Worse still, the mean age among filers in Leonard’s case load dropped from around 50 a few years ago to 44 today. Clients as young as 21 tell Leonard their financial troubles began with outsized home loans and too much charge-card debt. The trend suggests that even the youngest consumers enjoyed easy access to big credit lines they couldn’t afford, Leonard said, and it reveals a widespread carelessness among banks that will continue to snake through the economy in 2008.

Survey participant Matthew Saltzman, a shareholder in the Las Vegas law firm Kolesar & Leatham, agreed that an ongoing “sharp correction” in the housing market will keep a lid on the local economy’s growth in the coming year. And a relatively slow year for resort openings could also cloud 2008’s prospects. The job formation resulting from 45,000 new hotel rooms here in the next five years “won’t be in full gear” until 2009, Saltzman noted. Between a slack housing market and postponed help from the gaming sector, Saltzman predicted only a fair 2008.

Yet many business executives and managers hold out hope for 2008.

Their optimism comes partly from a belief that certain subsectors of the local economy will perform well in the next 12 months. They also expect aggressive moves into fresh lines of business to buffer them against a sagging commercial climate.

Debbi Somers, president of Somers Furniture, said in the survey that she expects an excellent year ahead, with additions to the Las Vegas Convention Center foretelling gains in exhibition business for her company’s furniture-rental division.

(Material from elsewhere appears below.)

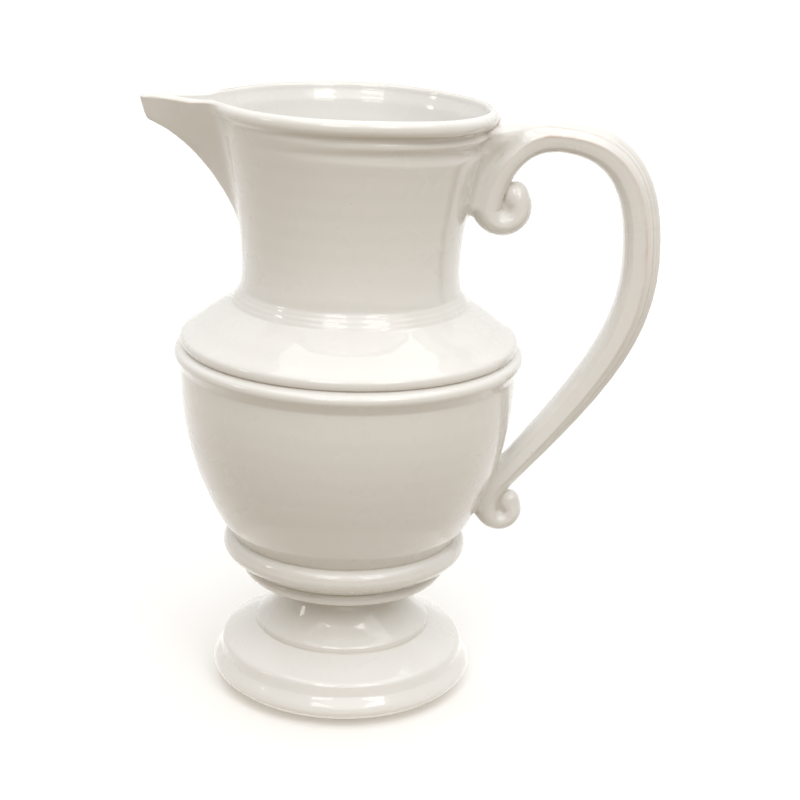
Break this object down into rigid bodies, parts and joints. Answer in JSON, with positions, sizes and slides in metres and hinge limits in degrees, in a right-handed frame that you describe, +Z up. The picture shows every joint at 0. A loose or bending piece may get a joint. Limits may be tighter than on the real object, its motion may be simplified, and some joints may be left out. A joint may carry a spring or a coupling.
{
  "type": "pitcher",
  "caption": "Footed cream-glazed ceramic pitcher with a beak spout, trumpet neck, sloping shoulder, beaded bowl and a moulded strap handle ending in scrolls.",
  "frame": {"origin": "centre of the foot's resting plane, on the axis of the turned body", "axes": "+Z up along the axis of the turned body, -X towards the tip of the spout, +X towards the handle, Y = 0 is the mirror plane"},
  "size_m": [0.2531, 0.1726, 0.2995],
  "materials": {
    "glaze": "gloss cream glaze, thinner and warmer on sharp edges"
  },
  "bodies": {
    "root": {"foot": "glaze", "bowl": "glaze", "shoulder": "glaze", "neck": "glaze", "spout": "glaze", "handle_strap": "glaze", "upper_scroll": "glaze", "lower_scroll": "glaze"}
  },
  "joints": []
}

But Somers isn’t relying on trade-show leases alone to boost sales in 2008. Her business just completed the manufacturing and installation of more than 800 pieces of furniture inside 40/40 Club, a sports bar and lounge that rapper Jay-Z opened inside the new Palazzo. It was the first time the company made “every stick” of furniture inside a venue, and finishing the task gave Somers the confidence to chase new business designing and building custom banquettes, chairs and couches for entire commercial projects. Somers has already submitted bids to several new prospects. The added orders could help Somers Furniture double its sales in 2008, she said.

Some of the revenue stream at Kolesar & Leatham will also come from a different pool in 2008.

A stumbling housing market took a big toll on the firm’s land-buying practice. But surging bankruptcy cases and business litigation have replaced the lost billings. Kolesar & Leatham should turn in “modest” growth as the firm’s varying disciplines compensate for weaker spots in the practice, Saltzman said.

Even some Realtors are planning for a turnaround in 2008.

Survey participant Joe Stewart, a Realtor and co-owner of the Stewart Team home-sales brokerage, said queries on available listings have “doubled or tripled” in the last month when compared with inquiries three months ago. And although the Stewart Team’s average number of listings has dropped from a normal 15 or 20 properties at a time to just four properties now, he expects listings to shoot back into the teens by April or May. Stewart is even talking about adding administrative help in the third quarter to accommodate the influx of new business.

Why the good cheer?

Builders are restraining new construction, so buyers will have little choice but to absorb existing homes languishing on the market, Stewart said. Plus, falling median prices will lure more prospective buyers back into the market. The local population is still growing as well, so demand for homes shouldn’t decline substantially in the year.

“We’re creating a lot of jobs, and people are moving here,” Stewart said. “I don’t care if people buy or rent. They need a place to live.”

Southern Nevada’s real estate market is “at the bottom of the trough,” he added.

But Somers tells business owners they needn’t outlast the economy’s nadir to begin expanding again.

Even lethargic economies offer growth opportunities for entrepreneurs who refuse to let bleak prognoses harness efforts to gin up new business.

It’s a lesson Somers said she learned after the terrorist attacks of Sept. 11, 2001, when the convention industry tanked. The trade-show businesses that survived the downturn stayed alive via diversification, she said.

“You can’t stay in the office waiting for the phone to ring,” Somers said.

“You have to aggressively go after new business and change your company’s philosophy. What isn’t being handled that you can do? You kind of have to go with the flow,” she said. “See where the economy is flowing and go that way. Otherwise, you get stagnant.”